For three years, when he shared a dormitory room with Walker and a close friendship, it seemed "nobody knew my name," Young said. "Sometimes I felt lost in his shadow and there was nothing I could do about it. Now, though, if I run good enough, maybe people'll stop bugging me about who I'm replacing. Maybe that won't matter."
Since preseason workouts started in early August, Young has suffered no fewer stares than the bearded woman in a carnival freak show. Reporters from here to L.A. all want to know what it feels like replacing the man many consider the greatest running back in the history of college football.
"It feels like--I dunno, it feels good," Young replied with a certain lack of conviction. "I'm excited. I feel I can fill anybody's shoes; even Herschel's. I'm just trying not to let all this stuff effect me. I try not to worry about anything else but what I have to do out there when the game gets going. I'm not looking at it as something to prove. I just want the winning Georgia tradition to continue. That's all, really."
Young played fullback most of his career until last spring, when Dooley was faced with a yawning hole in his offense when Walker signed a three-year, $5 million contract with the New Jersey Generals of the United States Football League. Dooley moved Young to tailback, but says the 6-foot, 215-pound senior will also play fullback tonight.
But of all the tailbacks in the Georgia stable, David McCluskey, a freshman from Rome, Ga., has impressed Dooley the most: enough to draw comparisons with Walker. "In a football uniform, he looks a lot like Herschel," Dooley said. "They're similar in size and he's as strong as Herschel was. But the speed's where they're different. McCluskey's a mature freshman. We think he'll do good things."

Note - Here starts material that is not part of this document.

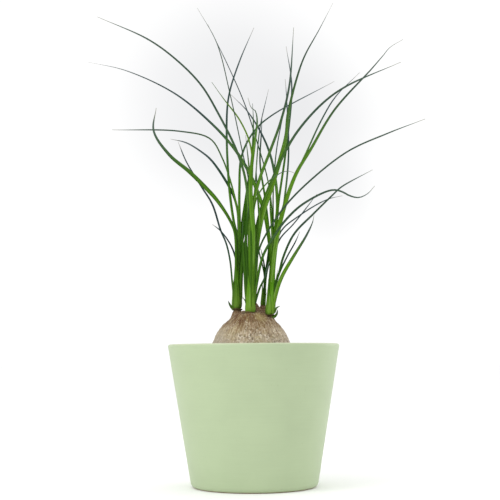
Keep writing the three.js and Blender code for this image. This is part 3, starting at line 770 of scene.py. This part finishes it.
def damp_earth(soil):
    """Dark peaty mix: crumbly noise, pale fibres and bits of bark, rough and dull."""
    finish = Finish("damp_earth")
    place = finish.place()
    grit = finish.noise(place, 0.9, 4.0, 0.7)
    lumps = finish.noise(place, 0.22, 3.0)
    threads = finish.noise(finish.stretch(place, (0.5, 2.6, 1.2)), 0.8, 2.0, 0.5, 1.5)
    fibres = finish.between(threads, 0.6, 0.72)
    tint = finish.coats(
        finish.mix(grit, (0.012, 0.008, 0.005), soil.earth),
        (lumps, 0.5, (0.06, 0.036, 0.02), 0.45, 0.75),
        (fibres, 0.55, soil.fibre),
    )
    return finish.surface(tint, 0.82 + 0.15 * grit, grit + 0.5 * fibres, 0.35, 0.25)


def crumb_mix(soil):
    """Loose crumbs of peat, bark and a little pale grit, each with a tint of its own."""
    finish = Finish("crumb_mix")
    own, kind, shade = finish.parts(finish.mark("own"))
    grit = finish.noise(finish.place(), 1.4, 3.0, 0.6)
    tint = finish.coats(
        finish.mix(own, (0.018, 0.011, 0.007), soil.earth),
        (kind, 0.8, soil.fibre, 0.72, 0.8),
        (kind, 1, (0.42, 0.38, 0.31), 0.965, 0.975),
    )
    tint = finish.shaded(tint, 0.6 + 0.5 * shade + 0.5 * grit)
    return finish.surface(tint, 0.78 + 0.18 * grit, grit, 0.2, 0.25)


class PALM_OT_soil(bpy.types.Operator):
    """Fills the pot with potting soil and scatters crumbs on it"""

    bl_idname = "palm.soil"
    bl_label = "Potting soil"

    def execute(self, context):
        soil, pot = context.scene.palm_soil, context.scene.palm_pot
        middle = context.scene.palm_base.centre_x / MM
        shell = Shell()
        shell.add_rings(*soil_bed(soil, pot, middle))
        shell.make("soil_bed", "soil", damp_earth(soil), "potting_soil")
        points, faces, tint = crumbs(soil, middle)
        loose = Shell()
        loose.add(points, faces, {"own": tint})
        loose.make("soil_crumbs", "soil", crumb_mix(soil))
        return {"FINISHED"}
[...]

Quarterback John Lastinger said, "McCluskey's a great running back. Being a freshman, though, it's hard to tell how he'll perform under pressure."
The pressure seems even greater this year. "Everybody will be watching us this week to see if we'll go up or down," Lastinger said. "It's hard to say what kind of team we are at this point, but the simple fact that we won in the past is instilled in us and we expect to keep it going. Herschel made a good team a great team. Now, without him, I suppose we'll be on the same wavelength as everybody else. In a way, it's real exciting, but if I had my choice, I'd want Herschel back."
Guy McIntyre, an offensive tackle, said, "It won't be like it used to be. It was Instamatic when Herschel got the ball. But a lot of people who don't know anything about football forget that when we missed blocks, he missed out, too. He got tackled. I guess people thought that when he got the ball he just knocked down the front line. That isn't how it works. We knocked down the front line."
The most obvious advantage of Georgia without Herschel is entering the season opener without the entire offensive weaponry laid bare before the opposition.
When UCLA Coach Terry Donohue and his staff met to study last year's game films of Georgia, the offensive schemes that spilled upon their video screen are not the ones they will see tonight. Dooley and Lastinger admit Georgia will be forced to open up its attack--using the pass, the run and ingenuity.
"True," Dooley said. "They'll have no idea what we'll do."
James Brown, an offensive tackle, said, "In a way, it'll be easier now that Herschel's gone. The advantage is that they won't know who's going to get the ball and what's going to happen when he gets it. The disadvantage, of course, is that Herschel's not back there to do it for us."
Dooley invited Walker to the game; Walker said he'd come, but neither the players nor Dooley say they know where he'll sit.
"I just know he won't be with us," Brown said. "And that's a significant loss to the team. But football is not played by just one man. We've got to prove that we can play without him. It's become a pride thing for all of us. It's the East against the West, the South again without Herschel Walker. There's no doubt that that should be incentive enough. Pride. It's all pride."